Mon téléphone devait toujours être ouvert (jour et nuit) avec sonnerie pour ne jamais manquer d’appel de mon père ou de la résidence. Je faisais l’épicerie pour mon père, je vérifiais l’inventaire dans son logement toutes les semaines. Je m’occupais de ses finances (payer les comptes, faire sa déclaration d’impôts). Je me suis occupée de l’entretien ménager et de la buanderie pour quelques années et ensuite il a payé pour recevoir ce service à sa résidence. Je m’occupais aussi de l’achat de meuble ou de vêtements.

Au niveau médical, j’ai géré le renouvellement de ses médicaments, préparé son pilulier à chaque semaine pendant plusieurs années, puis le CLSC a pris cela en charge. Je gérais aussi ses rendez-vous de santé.

Tous les soirs, je trouvais un film ou un match de hockey à regarder avec lui, par téléphone.

Avez-vous reçu du soutien d’organismes ou du CLSC?

J’ai reçu du soutien de la Société Alzheimer de Montréal. J’ai suivi un cours de 8 semaines sur la maladie. Ensuite je faisais partie de deux groupes de soutien jusque maintenant. J’assistais aussi aux cafés Alzheimer qui ont lieu à la bibliothèque Atwater chaque mois. Cela m’a permis de ne pas me sentir seule dans ma situation, de pouvoir parler ouvertement et sans jugements. J’ai aussi pu apprendre d'autres proches aidants et des intervenants (les trucs et astuces, les produits, les résidences, comprendre le système public etc.).

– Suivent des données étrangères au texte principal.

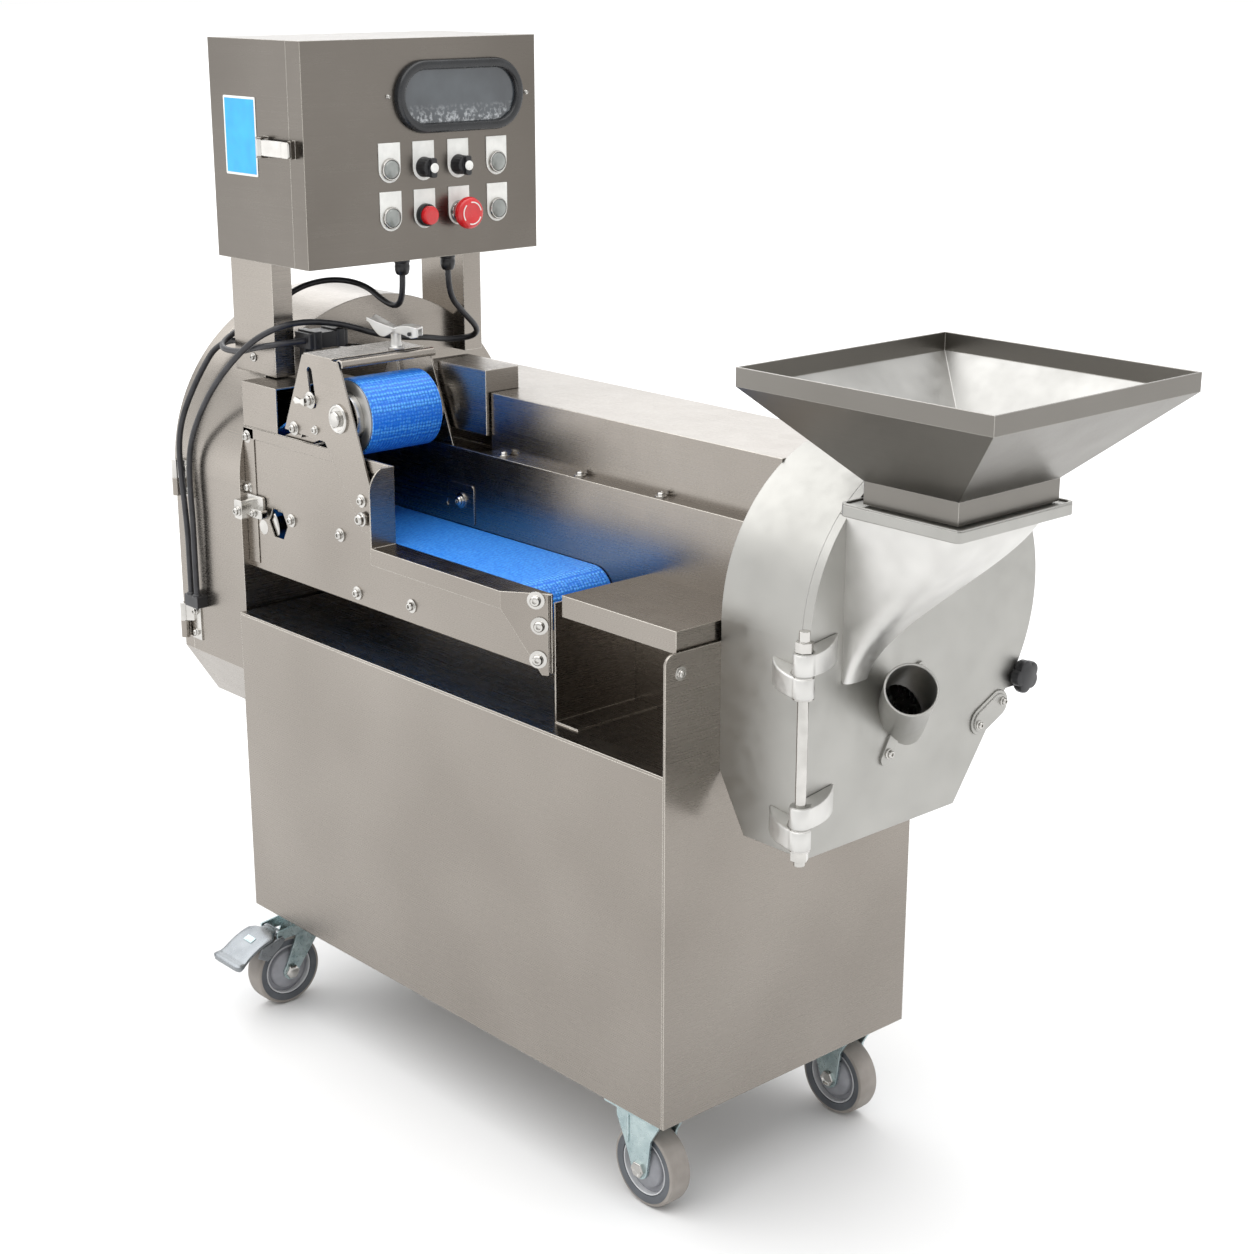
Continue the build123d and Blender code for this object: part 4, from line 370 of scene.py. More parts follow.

 J’ai eu le soutien d’une travailleuse sociale du CLSC, c’est la même personne qui nous a suivis pendant 4 ans. J’ai aussi eu l’assistance pendant plusieurs mois de deux autres intervenantes sociales dans un nouveau programme pour mieux gérer les symptômes comportementaux et psychologiques de la démence (SCPD) que j’ai beaucoup apprécié.

Que conseilleriez-vous à quelqu’un qui est nouvellement proche aidant pour une personne atteinte de la maladie d’Alzheimer?

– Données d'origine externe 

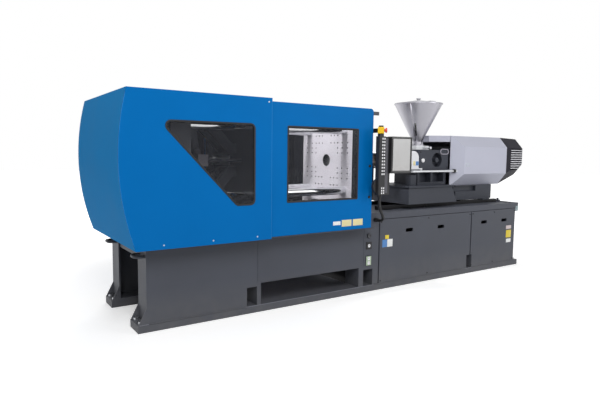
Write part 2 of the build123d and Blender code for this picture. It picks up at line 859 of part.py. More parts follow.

Il est très important de s’éduquer sur la maladie pour bien comprendre ce que votre proche vit. Je vous encourage aussi à participer à des groupes de soutien ou vous pouvez parler ouvertement, partager, entendre les témoignages des autres.

Il est aussi nécessaire de bien se renseigner sur les démarches légales comme le mandat d’incapacité ou encore le testament, les procurations à faire, et les directives médicales anticipées, dès que la personne est diagnostiquée., et de mettre à jour les documents au besoin.

Quel message aimeriez-vous faire passer concernant la maladie d’Alzheimer et le soutien à apporter aux proches aidants?

En tant que personne proche aidante, la priorité est que notre proche soit en sécurité et se sente aimé.

J’ai créé un compte Instagram alz_action (en anglais) pour partager des inspirations pour les proches aidants et de l’information sur la maladie.

Quand on est proche aidant, il ne faut pas hésiter à demander de l’aide, à s’éduquer sur la maladie. C'est aussi notre rôle de partager ce que ça signifie de vivre avec des troubles neurocognitifs, ce que ça change pour la personne d’être atteinte de la maladie d’Alzheimer. C’est important de parler de la maladie ouvertement, d’assister aux groupes de soutien, et de ne pas se négliger.

Il faut trouver l’équilibre. Ne pas tout faire nous-mêmes. Créer une équipe de soutien pour nous, payer pour des services (quand c’est possible), pour alléger nos responsabilités. Aussi on doit accepter que parfois les choses ne soient pas faites parfaitement, ou pas à notre façon, mais que c’est acceptable.